Port Manatee’s Chief Commercial Officer Matty Appice visited the Panama Canal last week to celebrate the reopening of the canal and its new set of larger locks that double its cargo access capacity. Port Manatee is the closest U.S. deepwater seaport to the Panama Canal.
Appice is confident the new and improved Panama Canal will bring more business, jobs and money to Port Manatee and Manatee County. But bringing more business to Port Manatee involves more than just welcoming more ships. Most regular cargo vessels visiting the port are significantly smaller than the 1,200-foot-long super freighters the revamped canal will accommodate, the Herald has reported.

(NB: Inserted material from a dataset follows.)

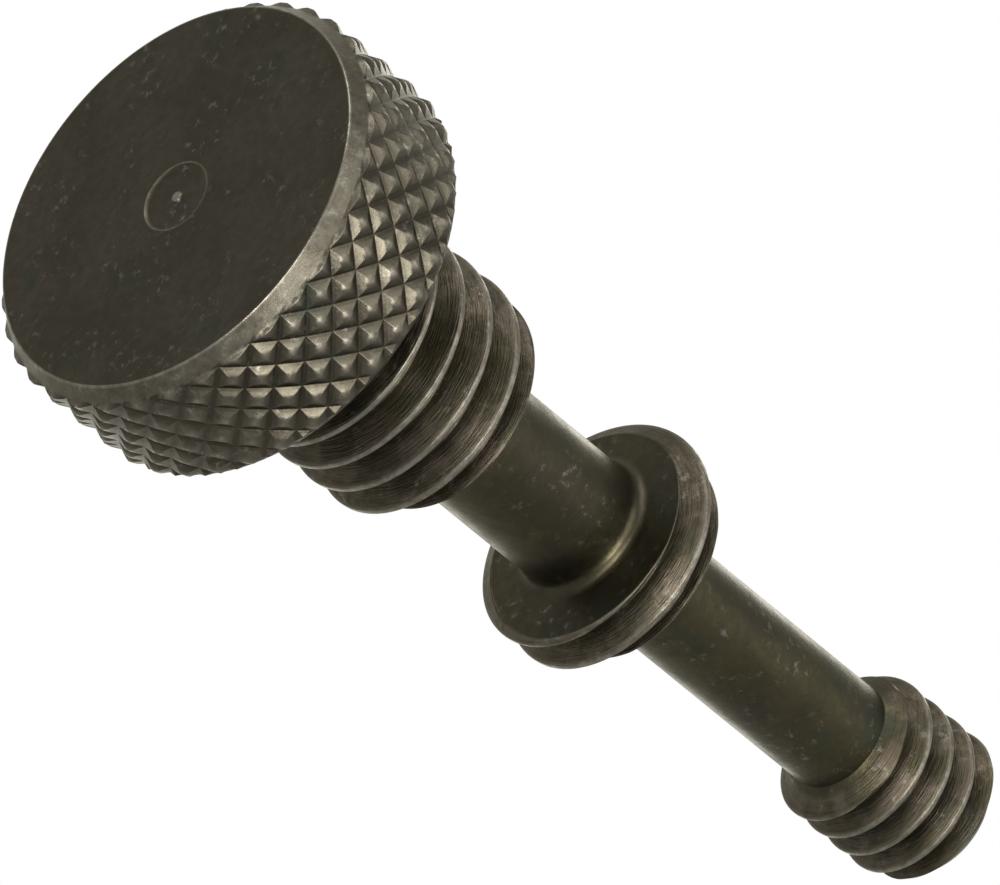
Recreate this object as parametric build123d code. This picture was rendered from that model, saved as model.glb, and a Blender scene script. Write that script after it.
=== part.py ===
from build123d import *
import math
import os

# A knurled-head captive thumb screw, turned in one piece from steel bar.
# The axis is Z. The head's flat outer face lies at z = 0 and the tip is at the top.

# Overall length, from the head's outer face to the tip
length = 44.45

# Head
head_thickness = 5.7
face_radius = 7.64
head_radius = 8.02
front_bevel_length = 0.6
back_bevel = 0.12

# Diamond knurl, raised by rolling, so its crests stand proud of the head
knurl_teeth = 35
knurl_rows = 7
knurl_height = 0.27
knurl_start_angle = 3.6

# Turning mark in the middle of the head's outer face: a shallow recess with a pip
mark_radius = 1.35
mark_depth = 0.08
pip_radius = 0.15
pip_height = 0.06

# Retaining thread, cut in one pass along the body and the collar: 3/8-16 UNC
body_thread_radius = 4.70
body_pitch = 1.5875
body_crest_z = 13.80
body_end = 15.12
body_end_chamfer = 0.52

# Relief groove between the head and the body's thread
relief_radius = 3.60
relief_width = 2.05

# Upper shank, where the screw floats once the collar has passed the panel
shank_radius = 2.525
shank_root_bevel = 0.30

# Collar that keeps the screw captive
collar_start = 23.42
collar_length = 2.71
collar_chamfer = 0.75

# Lower shank
neck_radius = 2.11
neck_root_bevel = 0.20

# Fastening thread at the tip: 1/4-20 UNC
tip_thread_radius = 3.10
tip_pitch = 1.27
tip_crest_z = 41.41
tip_thread_length = 5.95
tip_chamfer = 0.78
tip_shoulder_angle = 60.0

# Unified thread form: flank half angle, crest flat and depth as shares of the pitch
flank_half_angle = 30.0
crest_flat_share = 0.125
depth_share = 0.6134

# The side that the threads' crest heights are given for, and how far a cutter stands out
crest_side_angle = -90.0
cutter_overhang = 0.08


def ring_points(radius, z):
    """Corners of the many-sided ring that the head's facets share."""
    steps = 2 * knurl_teeth
    first = math.radians(knurl_start_angle)
    turn = [first + math.pi * step / knurl_teeth for step in range(steps)]
    return [Vector(radius * math.cos(a), radius * math.sin(a), z) for a in turn]


def knurl_points(row, start, end):
    """One row of the knurl's net: crests and groove crossings take turns around it."""
    z = start + (end - start) * row / knurl_rows
    roots = ring_points(head_radius, z)
    crests = ring_points(head_radius + knurl_height, z)
    if row in (0, knurl_rows):
        return roots
    return [crests[i] if (i + row) % 2 == 0 else roots[i] for i in range(len(roots))]


def flat_facet(*corners):
    return Face(Wire.make_polygon(corners, close=True))


def knurl_facets(start, end):
    """Four-sided pyramids: each cell of the net is split along its groove."""
    facets = []
    for row in range(knurl_rows):
        low = knurl_points(row, start, end)
        high = knurl_points(row + 1, start, end)
        for i in range(len(low)):
            j = (i + 1) % len(low)
            if (i + row) % 2 == 0:
                facets.append(flat_facet(low[i], low[j], high[i]))
                facets.append(flat_facet(low[j], high[j], high[i]))
            else:
                facets.append(flat_facet(low[i], low[j], high[j]))
                facets.append(flat_facet(low[i], high[j], high[i]))
    return facets


def bevel_facets(low, high):
    count = len(low)
    pairs = [(i, (i + 1) % count) for i in range(count)]
    return [flat_facet(low[i], low[j], high[j], high[i]) for i, j in pairs]


def knurled_head():
    """The head as a closed net of flat facets: face, bevel, knurl, bevel, back."""
    knurl_end = head_thickness - back_bevel
    face_ring = ring_points(face_radius, 0)
    first_ring = ring_points(head_radius, front_bevel_length)
    last_ring = ring_points(head_radius, knurl_end)
    back_ring = ring_points(head_radius - back_bevel, head_thickness)
    facets = [flat_facet(*face_ring), flat_facet(*back_ring)]
    facets += bevel_facets(face_ring, first_ring)
    facets += knurl_facets(front_bevel_length, knurl_end)
    facets += bevel_facets(last_ring, back_ring)
    return Solid(Shell(facets))


def centre_mark():
    """What is turned away around the pip in the middle of the face."""
    with BuildSketch(Plane.XZ) as section:
        with BuildLine():
            Polyline(
                (0, -mark_depth),
                (mark_radius + mark_depth, -mark_depth),
                (mark_radius - mark_depth, mark_depth),
                (pip_radius + pip_height, mark_depth),
                (pip_radius, mark_depth - pip_height),
                (0, mark_depth - pip_height),
                close=True,
            )
        make_face()
    return revolve(section.sketch, Axis.Z)


def turned_body():
    """Everything behind the head as it comes off the lathe, before its threads are cut."""
    buried = head_thickness / 2
    relief_end = head_thickness + relief_width
    ramp_end = relief_end + body_thread_radius - relief_radius
    collar_end = collar_start + collar_length
    tip_start = length - tip_thread_length
    shoulder = (tip_thread_radius - neck_radius) / math.tan(math.radians(tip_shoulder_angle))
    with BuildSketch(Plane.XZ) as section:
        with BuildLine():
            Polyline(
                (0, buried),
                (relief_radius, buried),
                (relief_radius, relief_end),
                (body_thread_radius, ramp_end),
                (body_thread_radius, body_end - body_end_chamfer),
                (body_thread_radius - body_end_chamfer, body_end),
                (shank_radius + shank_root_bevel, body_end),
                (shank_radius, body_end + shank_root_bevel),
                (shank_radius, collar_start - shank_root_bevel),
                (shank_radius + shank_root_bevel, collar_start),
                (body_thread_radius, collar_start),
                (body_thread_radius, collar_end - collar_chamfer),
                (body_thread_radius - collar_chamfer, collar_end),
                (neck_radius + neck_root_bevel, collar_end),
                (neck_radius, collar_end + neck_root_bevel),
                (neck_radius, tip_start),
                (tip_thread_radius, tip_start + shoulder),
                (tip_thread_radius, length - tip_chamfer),
                (tip_thread_radius - tip_chamfer, length),
                (0, length),
                close=True,
            )
        make_face()
    return revolve(section.sketch, Axis.Z)


def thread_cutter(radius, pitch):
    """One right-hand turn of a V with a flat bottom, as deep as the thread."""
    depth = depth_share * pitch
    slope = math.tan(math.radians(flank_half_angle))
    mouth_half = pitch * (1 - crest_flat_share) / 2
    root_radius = radius - depth
    outer_radius = radius + cutter_overhang
    root_half = mouth_half - depth * slope
    outer_half = mouth_half + cutter_overhang * slope
    with BuildSketch(Plane.XZ) as section:
        with BuildLine():
            Polyline(
                (root_radius, -root_half),
                (outer_radius, -outer_half),
                (outer_radius, outer_half),
                (root_radius, root_half),
                close=True,
            )
        make_face()
    path = Helix(pitch=pitch, height=pitch, radius=root_radius)
    return Rot(0, 0, crest_side_angle) * sweep(section.sketch, path=path, is_frenet=True)


def cut_thread(body, radius, pitch, crest_z, start, end):
    """Cuts the groove turn by turn from start to end, leaving a crest at crest_z."""
    turn = thread_cutter(radius, pitch)
    groove_z = crest_z + pitch / 2
    first = math.ceil((start - groove_z) / pitch)
    last = math.floor((end - groove_z) / pitch)
    for count in range(first, last + 1):
        body -= Pos(0, 0, groove_z + count * pitch) * turn
    return body


def screw():
    """The whole screw: turned body with both threads cut, and the knurled head."""
    body = turned_body()
    relief_middle = head_thickness + relief_width / 2
    collar_end = collar_start + collar_length
    neck_side = length - tip_thread_length - tip_pitch
    body = cut_thread(body, body_thread_radius, body_pitch, body_crest_z, relief_middle, collar_end)
    body = cut_thread(body, tip_thread_radius, tip_pitch, tip_crest_z, neck_side, length)
    head = knurled_head() - centre_mark()
    return head + body


os.makedirs("parts", exist_ok=True)
part = screw()
part.label = "screw"
export_step(part, "parts/screw.step")
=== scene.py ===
import math

import bmesh
import bpy
import numpy as np
from mathutils import Matrix, Vector


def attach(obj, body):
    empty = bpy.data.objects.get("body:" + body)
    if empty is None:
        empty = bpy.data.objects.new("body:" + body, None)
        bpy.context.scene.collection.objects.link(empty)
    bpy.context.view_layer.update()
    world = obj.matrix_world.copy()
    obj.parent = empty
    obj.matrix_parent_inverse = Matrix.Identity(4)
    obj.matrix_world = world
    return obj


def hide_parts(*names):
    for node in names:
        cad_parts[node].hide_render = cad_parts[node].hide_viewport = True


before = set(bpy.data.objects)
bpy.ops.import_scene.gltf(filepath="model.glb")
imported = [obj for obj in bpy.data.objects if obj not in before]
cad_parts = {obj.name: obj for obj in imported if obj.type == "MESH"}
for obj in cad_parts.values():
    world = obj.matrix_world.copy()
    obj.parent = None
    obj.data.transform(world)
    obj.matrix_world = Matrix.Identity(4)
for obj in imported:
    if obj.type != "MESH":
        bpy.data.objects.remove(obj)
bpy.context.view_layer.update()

mm = 0.001

# Outer face of the head: faced off flat on the lathe, with a shallow ring and a pip left in its
# middle by the tool, and a plain bevel that runs up to where the knurl begins. Everything turned
# on this screw shares the same number of steps around the axis, so the skins weld ring to ring.
around = 280
face_radius = 7.64 * mm
head_radius = 8.02 * mm
front_bevel_end = 0.60 * mm
mark_radius = 1.35 * mm
mark_depth = 0.08 * mm
pip_radius = 0.24 * mm
pip_height = 0.08 * mm
weld_distance = 0.002 * mm
skins = []


def turned_skin(name, outline):
    """Turns an outline of (radius, height, wear and painted sheen) points once around the axis."""
    turn = np.linspace(0, 2 * math.pi, around, endpoint=False)
    verts = [(r * math.cos(a), r * math.sin(a), z) for r, z, _ in outline for a in turn]
    faces = []
    for row in range(len(outline) - 1):
        low, high = row * around, (row + 1) * around
        for step in range(around):
            after = (step + 1) % around
            faces.append((low + step, low + after, high + after, high + step))
    mesh = bpy.data.meshes.new(name)
    mesh.from_pydata(verts, [], faces)
    wear_and_sheen = mesh.attributes.new("wear_and_sheen", "FLOAT", "POINT")
    wear_and_sheen.data.foreach_set("value", np.repeat([w for _, _, w in outline], around))
    skin = bpy.data.objects.new(name, mesh)
    bpy.context.collection.objects.link(skin)
    skins.append(skin)
    return skin


def rounded_corner(before, corner, after, radius, wear_and_sheen, steps=4):
    """Points of a small arc that takes the corner of an outline off."""
    before, corner, after = Vector(before), Vector(corner), Vector(after)
    back, forth = (before - corner).normalized(), (after - corner).normalized()
    half = back.angle(forth) / 2
    reach = radius / math.tan(half)
    centre = corner + (back + forth).normalized() * radius / math.sin(half)
    start, end = corner + back * reach - centre, corner + forth * reach - centre
    arc = []
    for step in range(steps + 1):
        point = centre + start.slerp(end, step / steps).normalized() * radius
        arc.append((point.x, point.y, wear_and_sheen))
    return arc


def head_face_outline():
    wall = 0.10 * mm
    ring_lip = 0.012 * mm
    flat_start, flat_end = 2.2 * mm, face_radius - 0.25 * mm
    rim_start = face_radius - 0.08 * mm
    edge_round = 0.05 * mm
    # The pip is given a wear value above one, so its dome is painted pale: a painted highlight
    # standing in for its glint.
    bevel_wear, pip_painted_glint = 0.66, 1.3
    dome = []
    for angle in np.linspace(0, math.pi / 2, 6):
        height = mark_depth - pip_height * math.cos(angle)
        dome.append((pip_radius * math.sin(angle), height, pip_painted_glint * math.cos(angle)))
    ring = [
        (mark_radius - wall, mark_depth, 0),
        (mark_radius - wall * 0.4, mark_depth * 0.8, 0.1),
        (mark_radius + wall * 0.2, ring_lip, 0.8),
        (mark_radius + wall * 0.8, 0, 0.4),
        (mark_radius + wall * 1.5, 0, 0),
    ]
    flat = [(r, 0, 0) for r in np.linspace(flat_start, flat_end, 8)]
    flat.append((rim_start, 0, 0.3))
    corner, bevel_end = Vector((face_radius, 0)), Vector((head_radius, front_bevel_end))
    edge = rounded_corner((mark_radius, 0), corner, bevel_end, edge_round, 1.0)
    bevel = [(*corner.lerp(bevel_end, share), bevel_wear) for share in (0.15, 0.5, 0.9, 1.0)]
    return dome + ring + flat + edge + bevel


turned_skin("head_face", head_face_outline())

# Rim of the head: a diamond knurl rolled in by two wheels, left and right handed, so the metal
# stands up as rows of four-sided points between crossing grooves. The bevels cut its ends off.
knurl_teeth = 35
knurl_height = 0.27 * mm
knurl_crest_steps = 7
knurl_crest_turn = knurl_crest_steps * 2 * math.pi / around
knurl_crest_z = 1.41 * mm
knurl_row_step = 0.735 * mm
head_thickness = 5.7 * mm
back_bevel = 0.12 * mm
knurl_run_in_slope = 2.5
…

“Port Manatee is perfectly positioned to gain increased cargo volumes as a result of the Panama Canal expansion,” Appice said in a Port Manatee release. “In particular, we anticipate benefiting from calls of feeder vessels that bring containers from Asia via transshipment hubs on the Atlantic/Gulf side of the expanded canal. This should translate to additional jobs and other economic benefits for Manatee County and beyond.”
Dave Sanford, the port’s deputy executive director, told the Herald that the port’s strategy is to attract a mix of big ships that have previously offloaded some cargo or fuel weight and smaller vessels loaded with cargo from the big, trans-Pacific freighters. The port’s marketing will focus on bringing more shipping containers to its docks. During the 2014-2015 fiscal year, the port handled 25,778 containers, more than any time since 2010. It expects to bring in more than 30,000 this year.
The $5.2 billion Panama Canal project was completed about a year behind schedule. Any shipping agreements stemming from the canal’s reopen are still ongoing, Appice told the Herald Tuesday.